In this article, we're going to look at what a near perfect sales call reporting system should have when it comes to the Pharmaceutical industry. This can be a guideline for companies that still looking for format for their reps' sales reporting. You are welcomed to add or subtract any item we discuss here.
My aim is just to provide you with a framework. The rest is up to you.
Thought on what to include or exclude in a sales call report
I am about to open my laptop and report my sales to call for today. Before I do that, I just want to jot down a few thought regarding a perfect (or at least near perfect) system for folks in pharma industry.
Why report a sales call?
Since I got started in the pharmaceutical industry a decade back, I understand the reason for reporting a call only as a tracking exercise. Managers are doing it to see that reps really go out on the field and do what they suppose to.
How else, I thought, they could monitor you?
If you're right in front of their eyes all the time, then that would be a different story.
Of course, there's only so much that they can do, right?
Then my understanding evolves as times pass.
I got to know about the performance management process, scientific management and all those complicated and annoying kinds of stuff. But the fact remains that it is a tool for tracking and monitoring!
For the sales rep out there, try answering this:
Have you ever got a promotion or a better salary because of a sales report?
Have you?
Next question:
How many times when you go for an interview with another pharma company did they ask for your call report performance?
If call reporting is utmost important, then why its role seems to be minuscule compared to the performance report or how many sales you bring in? Why?
Why actually sales rep need to report sales to call?

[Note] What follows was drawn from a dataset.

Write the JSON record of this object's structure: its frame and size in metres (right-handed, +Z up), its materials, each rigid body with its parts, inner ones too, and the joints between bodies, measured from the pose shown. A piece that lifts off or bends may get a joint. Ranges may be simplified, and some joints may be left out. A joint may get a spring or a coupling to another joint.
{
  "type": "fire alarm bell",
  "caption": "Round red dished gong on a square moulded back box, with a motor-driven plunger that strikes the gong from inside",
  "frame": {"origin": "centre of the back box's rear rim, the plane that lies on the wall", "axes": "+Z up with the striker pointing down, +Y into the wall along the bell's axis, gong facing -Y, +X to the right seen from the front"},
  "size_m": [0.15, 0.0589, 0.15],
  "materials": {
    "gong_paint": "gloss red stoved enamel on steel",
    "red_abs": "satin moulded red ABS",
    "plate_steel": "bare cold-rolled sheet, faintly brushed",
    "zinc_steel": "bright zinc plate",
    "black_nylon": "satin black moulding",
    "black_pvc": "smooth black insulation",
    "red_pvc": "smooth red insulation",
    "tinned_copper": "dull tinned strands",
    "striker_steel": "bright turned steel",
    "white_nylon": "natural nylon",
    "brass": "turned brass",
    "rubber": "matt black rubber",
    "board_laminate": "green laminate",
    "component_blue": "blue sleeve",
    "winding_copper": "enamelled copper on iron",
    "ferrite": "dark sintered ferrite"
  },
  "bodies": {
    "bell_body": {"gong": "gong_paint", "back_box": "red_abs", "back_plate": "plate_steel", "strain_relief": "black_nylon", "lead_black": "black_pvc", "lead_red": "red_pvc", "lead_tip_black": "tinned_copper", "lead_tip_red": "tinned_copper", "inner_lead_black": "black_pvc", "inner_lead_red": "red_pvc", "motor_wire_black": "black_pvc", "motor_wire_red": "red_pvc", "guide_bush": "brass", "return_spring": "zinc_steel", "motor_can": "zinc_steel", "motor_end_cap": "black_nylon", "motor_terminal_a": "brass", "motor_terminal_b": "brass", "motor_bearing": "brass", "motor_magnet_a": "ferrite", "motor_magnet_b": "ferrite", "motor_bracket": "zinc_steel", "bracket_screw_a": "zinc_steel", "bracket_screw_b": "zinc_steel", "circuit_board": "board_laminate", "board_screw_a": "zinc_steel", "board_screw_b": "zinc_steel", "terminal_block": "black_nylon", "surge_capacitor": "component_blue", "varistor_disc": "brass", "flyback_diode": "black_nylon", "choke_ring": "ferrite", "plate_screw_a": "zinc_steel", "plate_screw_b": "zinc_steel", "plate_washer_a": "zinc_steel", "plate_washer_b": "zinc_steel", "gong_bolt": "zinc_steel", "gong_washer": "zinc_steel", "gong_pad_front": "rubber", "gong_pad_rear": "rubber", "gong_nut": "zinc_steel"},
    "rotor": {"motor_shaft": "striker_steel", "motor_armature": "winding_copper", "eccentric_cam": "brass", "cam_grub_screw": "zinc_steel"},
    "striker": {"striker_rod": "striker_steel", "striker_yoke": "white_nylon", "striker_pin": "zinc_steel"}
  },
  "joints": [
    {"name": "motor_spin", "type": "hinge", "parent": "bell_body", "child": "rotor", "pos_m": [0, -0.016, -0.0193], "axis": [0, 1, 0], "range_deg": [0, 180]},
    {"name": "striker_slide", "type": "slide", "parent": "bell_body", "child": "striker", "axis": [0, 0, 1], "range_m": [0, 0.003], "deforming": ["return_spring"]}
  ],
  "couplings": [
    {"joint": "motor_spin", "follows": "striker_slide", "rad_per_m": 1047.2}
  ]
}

So here comes the practical part.
In my personal opinion, the sales call is a part of the customer management process. There are more to customer management than just reporting what happens when a rep sits eye to eye with a customer, but it's the starting point.

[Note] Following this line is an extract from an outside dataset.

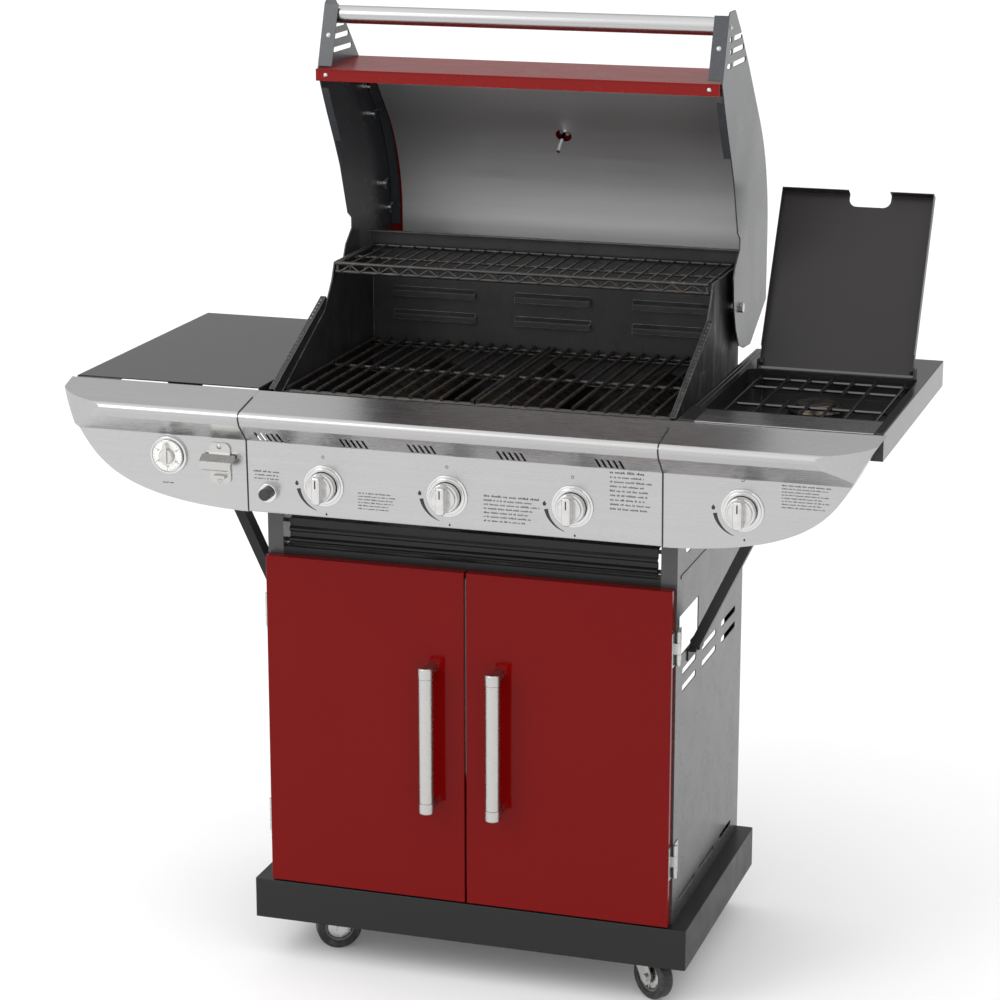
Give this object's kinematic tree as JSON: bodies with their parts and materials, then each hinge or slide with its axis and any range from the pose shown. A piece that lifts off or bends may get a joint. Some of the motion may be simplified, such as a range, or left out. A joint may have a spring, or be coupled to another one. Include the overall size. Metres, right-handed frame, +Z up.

What if I were to tell you that simple practice of recording or documenting a call did steer an envelope company from not known too well known, would you buy it?
If you're not, I invite you to pay a visit to your nearest bookstore and look for a guy named Harvey McKay who wrote How to Swim with the Shark without Being Eaten Alive.
It is real folks, and his secrets revolve around knowing all he can about his customer or instead McKay Envelope Corporation's customers. He designed McKay 60 which mostly a series of questions aimed to get to see a customer intimately. Harvey could not contribute his stellar success to a more significant factor than those questions.
Honestly, that's why I feel reps need to record their call: it's to support them, not supporting the company against them in trying times. Agree?
Which brings us to...
Things to be included in the sales call record
I'll summarize them in three simple phrases:
- Psychographic
- Demographic
- Technographic
I'll explain to them some other time or perhaps in my next paid report :)
Things to be excluded
All the pieces of stuff that we need to key in as of now. I see minimal relevancy or value added to sales call effectiveness with what rep typically need to key in.
Agree?
I mean, whenever I need to analyze a customer, I only need to extract that customer out and put them on another program, like Excel.
So what's the point?
Worst: If I need to see the whole area picture, the amount of extraction is a LOT! A lot!
What's the point?
I might as well create an Excel template and record every single data in it. When the time comes, I only need to extract one time.
See?
As a final note, before I start pounding the keyboard for my call report, sales call reporting system will be as useful as a company wants it to be.
If they see it as a tracking tool, then a tracking tool it is. If it is seen as a customer management tool (CRM), then that is what it is. The expected outcomes depend heavily on the objective (and could make the difference between cents and dollars profit!).